Sounds like Johnson Controls is being punished for some undisclosed slight of the ChiComs.
The Wall Street Journal reports:
Authorities heredirectly linked lead pollution that they said had sickened local children to emissions from a Johnson Controls Inc. battery plant and indicated the facility would not be permitted to process lead in the future.
The move comes amid rising worries in China over pollution. Last September, townspeople in the eastern city of Haining demonstrated, sometimes violently, over pollution they blamed on a solar panel factory. In January, Beijing began offering additional data on air quality amid a public outcry over the city’s air pollution.
It also raises issues of land use—a persistent problem in the fast-growing country. Zoning in China’s urban areas was traditionally weak and even today housing blocks stand next to factories. China’s richer cities like Shanghai are increasingly eager to push polluting industries elsewhere, sentiment Johnson Controls said it detected in its negotiations with local authorities.
At the same time, some business groups complain that foreign companies can get unfairly caught up in public campaigns. Observers worried last year when the southwestern city of Chongqing took action over a price-labeling issue at Wal-Mart Stores Inc. outlets that led to the temporary closure of 13 stores and the detentions of dozens of employees.

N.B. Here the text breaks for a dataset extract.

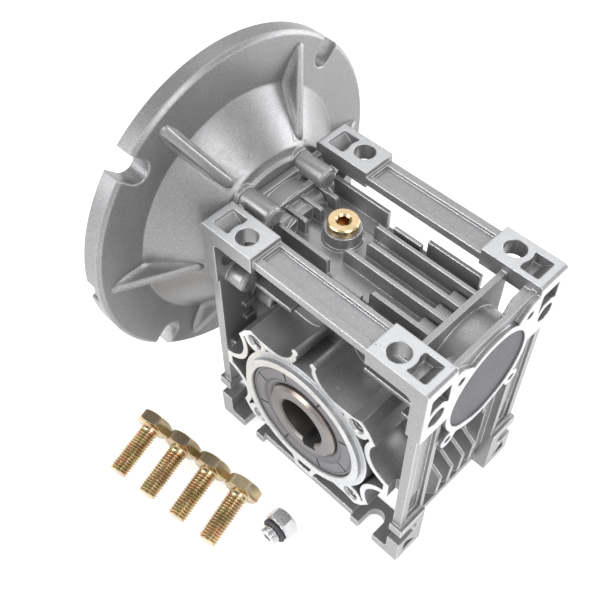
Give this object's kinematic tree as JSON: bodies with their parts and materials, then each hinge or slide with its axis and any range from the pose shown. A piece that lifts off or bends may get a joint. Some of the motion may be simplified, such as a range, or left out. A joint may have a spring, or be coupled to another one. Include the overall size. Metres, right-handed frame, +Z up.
{
  "type": "worm gear reducer",
  "caption": "Right-angle worm gear reducer with a hollow keyed output shaft, a round motor flange with hollow input, and loose motor bolts with a breather plug.",
  "frame": {"origin": "centre of the hollow output shaft, midway along it", "axes": "+X along the worm axis away from the motor flange, +Z up towards the worm, -Y towards the output face with the wavy wall"},
  "size_m": [0.1525, 0.1905, 0.1925],
  "materials": {
    "cast": "die-cast aluminium, bead-blasted",
    "steel": "ground steel",
    "bearing": "polished bearing steel",
    "bronze": "cast tin bronze",
    "rubber": "moulded black rubber",
    "gasket": "dark gasket sheet",
    "black_steel": "black-oxide steel",
    "brass": "brass-coloured plating",
    "yellow_zinc": "iridescent yellow zinc plating",
    "plug_alloy": "turned bright aluminium"
  },
  "bodies": {
    "gearbox": {"housing": "cast", "output_cover": "cast", "cover_oring": "rubber", "cover_screws": "black_steel", "input_flange": "cast", "flange_gasket": "gasket", "flange_screws": "black_steel", "filler_plug": "brass", "filler_washer": "brass", "rear_end_cap": "rubber", "rear_circlip": "black_steel", "output_seal_front": "rubber", "output_seal_rear": "rubber", "input_seal": "rubber", "output_race_front": "bearing", "output_race_rear": "bearing", "input_race": "bearing", "rear_race": "bearing", "motor_bolts": "yellow_zinc", "breather_plug": "plug_alloy", "breather_oring": "rubber"},
    "worm": {"worm_shaft": "steel", "input_inner": "bearing", "rear_inner": "bearing", "worm_circlip": "black_steel"},
    "output": {"output_hub": "steel", "worm_wheel": "bronze", "output_inner_front": "bearing", "output_inner_rear": "bearing"},
    "output_ball_sets": {"output_balls_front": "bearing", "output_balls_rear": "bearing"},
    "input_ball_set": {"input_balls": "bearing"},
    "rear_ball_set": {"rear_balls": "bearing"}
  },
  "joints": [
    {"name": "worm_spin", "type": "hinge", "parent": "gearbox", "child": "worm", "pos_m": [0, 0, 0.05], "axis": [1, 0, 0], "continuous": true},
    {"name": "output_spin", "type": "hinge", "parent": "gearbox", "child": "output", "pos_m": [0, 0, 0], "axis": [0, 1, 0], "continuous": true},
    {"name": "output_ball_spin", "type": "hinge", "parent": "gearbox", "child": "output_ball_sets", "pos_m": [0, 0, 0], "axis": [0, 1, 0], "continuous": true},
    {"name": "input_ball_spin", "type": "hinge", "parent": "gearbox", "child": "input_ball_set", "pos_m": [0, 0, 0.05], "axis": [1, 0, 0], "continuous": true},
    {"name": "rear_ball_spin", "type": "hinge", "parent": "gearbox", "child": "rear_ball_set", "pos_m": [0, 0, 0.05], "axis": [1, 0, 0], "continuous": true}
  ],
  "couplings": [
    {"joint": "output_spin", "follows": "worm_spin", "ratio": -0.025},
    {"joint": "output_ball_spin", "follows": "worm_spin", "ratio": -0.01067},
    {"joint": "input_ball_spin", "follows": "worm_spin", "ratio": 0.4382},
    {"joint": "rear_ball_spin", "follows": "worm_spin", "ratio": 0.3976}
  ]
}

On Sunday, the Shanghai Municipal Environmental Protection Bureau said the Johnson Controls plant in an area of the city called Kangqiao had a role in lead pollution that sickened 49 children. “There is an obvious link between the excessive lead in those children’s blood in the Kangqiao area and the lead emission by Johnson Controls,” according to a summary of its findings published on an official government website.
Milwaukee, Wis.-based Johnson Controls rejected claims its plant can be tied to illness in local children. “Based on all available facts, Johnson Controls disagrees with any interpretation linking our plant’s operation to elevated lead exposure,” the firm said in a statement…
A local school had lead in its water but no lead in its intake. The school was completely re-plumbed. When the water was tested after the project there still was lead in the water. It turned out that the detection instruments could pick up that brass was used in faucets. The whole expensive project was a complete waste because people can not understand the difference between detectible levels of lead and worrisome levels of lead.
It breaks my heart when our friends the Chinese pick up our stupidity.
Years ago, when I was “working” for a group of foreign investors (to get access to China to see what was really going on, to rock the boat) the Chinese equivalent of the EPA showed up and demanded a fine be paid for “pollution.” The company officials told them the company could not afford the fine. The EPA told them they did not have to pay the fine, just get the money from the foreign investor.
I was told that the government did not finance their EPA. The EPA’s only source of income was whatever fines they could collect. It is called “lai see,” meaning “lucky money” (in this case, extortion).